1 Aによる執行停止の申立て(行政事件訴訟法(以下「行訴法」)25条)は認められるか。

(1) まず本件訴えという「処分の取消しの訴えの提起」がなされており、本案訴訟が係属している。

(2) 次に、「重大な損害を避けるため緊急の必要がある」か否かは、行訴法25条3項の各事情を考慮して、国民の受ける損害と追及する公益との比較考量によって判断する。

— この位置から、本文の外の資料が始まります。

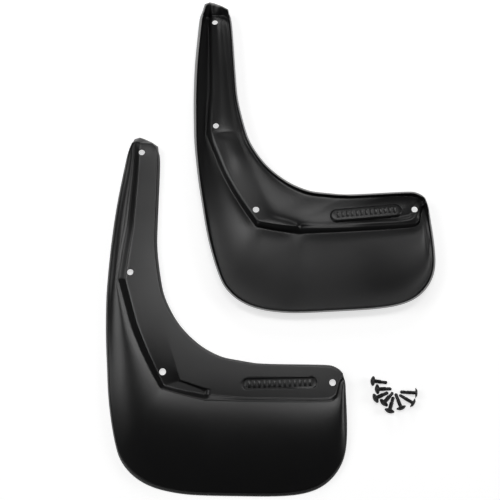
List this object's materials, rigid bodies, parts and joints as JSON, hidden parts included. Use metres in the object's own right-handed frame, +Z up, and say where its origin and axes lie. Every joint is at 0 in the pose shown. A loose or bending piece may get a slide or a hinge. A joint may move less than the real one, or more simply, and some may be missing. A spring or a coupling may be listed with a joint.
{
  "type": "mud flap set",
  "caption": "Pair of moulded plastic car mud flaps, left and right, with recessed mounting flange, turned rim and loose self-drilling screws, laid out flat.",
  "frame": {"origin": "centre of the laid-out set, on the surface it lies on", "axes": "+Z up from the surface, +Y along the stems of the flaps towards their tops, +X towards the free ends of the blades"},
  "size_m": [0.3665, 0.5862, 0.0149],
  "materials": {
    "moulded_plastic": "satin black thermoplastic, fine moulded grain",
    "black_screw": "black phosphated steel, slightly worn on the edges"
  },
  "bodies": {
    "left_flap": {"left_flap": "moulded_plastic"},
    "right_flap": {"right_flap": "moulded_plastic"},
    "screw_1": {"screw_1": "black_screw"},
    "screw_2": {"screw_2": "black_screw"},
    "screw_3": {"screw_3": "black_screw"},
    "screw_4": {"screw_4": "black_screw"},
    "screw_5": {"screw_5": "black_screw"},
    "screw_6": {"screw_6": "black_screw"},
    "screw_7": {"screw_7": "black_screw"},
    "screw_8": {"screw_8": "black_screw"}
  },
  "joints": [
    {"name": "right_flap_lift", "type": "slide", "parent": "left_flap", "child": "right_flap", "axis": [0, 0, 1], "range_m": [0, 0.1]},
    {"name": "screw_1_lift", "type": "slide", "parent": "left_flap", "child": "screw_1", "axis": [0, 0, 1], "range_m": [0, 0.05]},
    {"name": "screw_2_lift", "type": "slide", "parent": "left_flap", "child": "screw_2", "axis": [0, 0, 1], "range_m": [0, 0.05]},
    {"name": "screw_3_lift", "type": "slide", "parent": "left_flap", "child": "screw_3", "axis": [0, 0, 1], "range_m": [0, 0.05]},
    {"name": "screw_4_lift", "type": "slide", "parent": "left_flap", "child": "screw_4", "axis": [0, 0, 1], "range_m": [0, 0.05]},
    {"name": "screw_5_lift", "type": "slide", "parent": "left_flap", "child": "screw_5", "axis": [0, 0, 1], "range_m": [0, 0.05]},
    {"name": "screw_6_lift", "type": "slide", "parent": "left_flap", "child": "screw_6", "axis": [0, 0, 1], "range_m": [0, 0.05]},
    {"name": "screw_7_lift", "type": "slide", "parent": "left_flap", "child": "screw_7", "axis": [0, 0, 1], "range_m": [0, 0.05]},
    {"name": "screw_8_lift", "type": "slide", "parent": "left_flap", "child": "screw_8", "axis": [0, 0, 1], "range_m": [0, 0.05]}
  ]
}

確かに、本件旅券命令処分には国民のAの生命等の保護という目的がある。もっとも、かかる処分により、AはB国だけでなく他の諸外国に行くことが不可能となり、Aの海外渡航の自由に大きな制約が加わる。また、フリージャーナリストとしての取材の機会が制限され、取材を通した自己実現も十分に図ることができなくなる。さらに、半年以上前より計画していた渡航計画が頓挫するため、現地ガイド等の準備が無駄となることから、Aに経済的な損失が発生する。そしてかかる計画は約2週間後に始動する予定であり、執行停止をする緊急の必要性があったといえる。

よって、「重大な損害・・・必要がある」といえる。

2 しかし、本件旅券返納命令の執行停止によって、AがB国へ渡航すればAの生命・身体に対する危険が生じる。Aに危険が生じた場合単なる個人的な問題にとどまらず、外交や政治問題に発展する可能性があるため、「公共の福祉への重大な影響を及ぼすおそれ」があるといえる。

3 したがって、Aの執行停止は認められない。

以上

 

2.受験雑感

問1

海外渡航の自由は正直ノーマークでありストックも不十分だったため、かなり面食らった(22条1項説か22条2項説かで迷い、間違って1項説で書いてしまったレベル)。権利の性質について全然触れることができずヤバイと感じていた。

そして、何より帆足計事件の正確な判断枠組みを覚えておらず、結論しか知らなかったため、高度の政治性とか裁量権とか完全な誤りを含む判例紹介をしてしまい、撃沈したと休み時間に落ち込んだ。

 また、適用違憲を論じることはあまり慣れてなく書きづらかった。そのため、事実をたくさん拾って評価することを丁寧にやろうということだけ考えていた。

 個人的にかなり悩んだのが、どこまで表現の自由や取材の自由に絡めて論じるのかの線引きであった。設題の主張が海外渡航の自由をメインとするものであったために、すごく困った記憶がある。

問2

理由付記はばっちり論証を書けた。しかし、問題文からAが処分理由を知っていた可能性があったために、例外的に適法とするかでかなり悩んだ。結果的に通知内容しか触れなかったが、結論はどうであれ事案の特殊性に気づいてますよアピールすればよかったかなと試験後思った。

問3

執行停止もノーマーク。とりあえずあてはめ命って感じだった。かなり時間がきつかったが最後まで書ききれる程度で、あてはめしまくった。

 

全体の分量として裏面3分の2くらいまで書いた。

判例内容間違えるなどの大きなミスがあったが70点代で最も点数の高い科目であったのが意外ではあった。